After concluding his studies in England, Catherwood travelled to Rome in 1821. He established himself there, becoming enmeshed in the aristocratic British expat community. By early 1824, he and two other English denizens of Rome, Joseph Scoles and Henry Parke, had made their way to Egypt to undertake an expedition down the Nile. Catherwood and his companions faced real danger on their journey. Although a few other expeditions had made it as far south as Abu Simbel – namely Burckhardt’s, Salt’s, and Belzoni’s – it was still hostile Nubian territory. Despite their precarious position, the party took time sketching and mapping along the way. This constituted perhaps the first assessment of Egyptian monuments undertaken by professional English architects. Drawings from this, Catherwood’s first Egyptian expedition, are extremely rare; far rarer than his still very scarce Mayan series and second Egyptian series.
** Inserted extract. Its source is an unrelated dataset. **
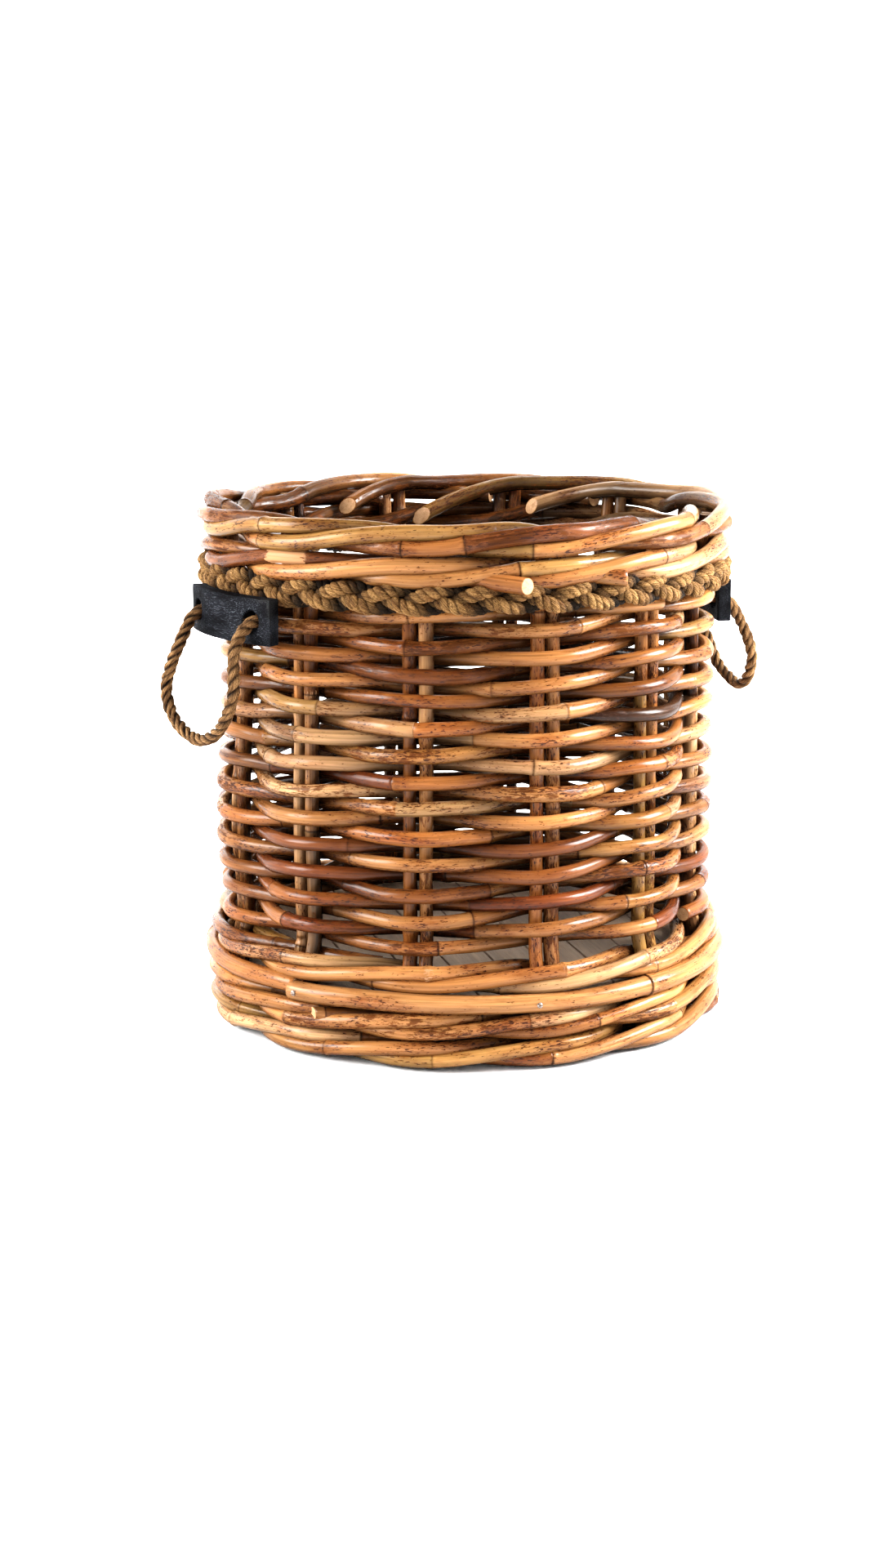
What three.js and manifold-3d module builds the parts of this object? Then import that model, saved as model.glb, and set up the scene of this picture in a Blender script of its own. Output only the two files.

After returning to Alexandria from Abu Simbel, Catherwood and his partners met the budding Egyptologist Robert Hay. According to Peter Koch (page 32): “It was Catherwood’s exquisite drawings of Egyptian ruins that piqued the young lord’s fervor for antiquities.” From Alexandria, Catherwood travelled to Athens, which was then in the midst of a long-running multifaceted war, and from there to Rome and eventually London, which he reached in January of 1826. Catherwood intended to put his youthful peregrinations behind him and set up as a practicing architect. This proved more difficult than anticipated, and in the following years he was sometimes required to sell Egyptian drawings to supplement his meager earnings.
Edward Lear did this similar - but smaller - watercolor from the same perspective 40 years after Catherwood's.
Condition: Several edge tears and one through the center, very expertly repaired on verso. Backed with extremely thin archival tissue.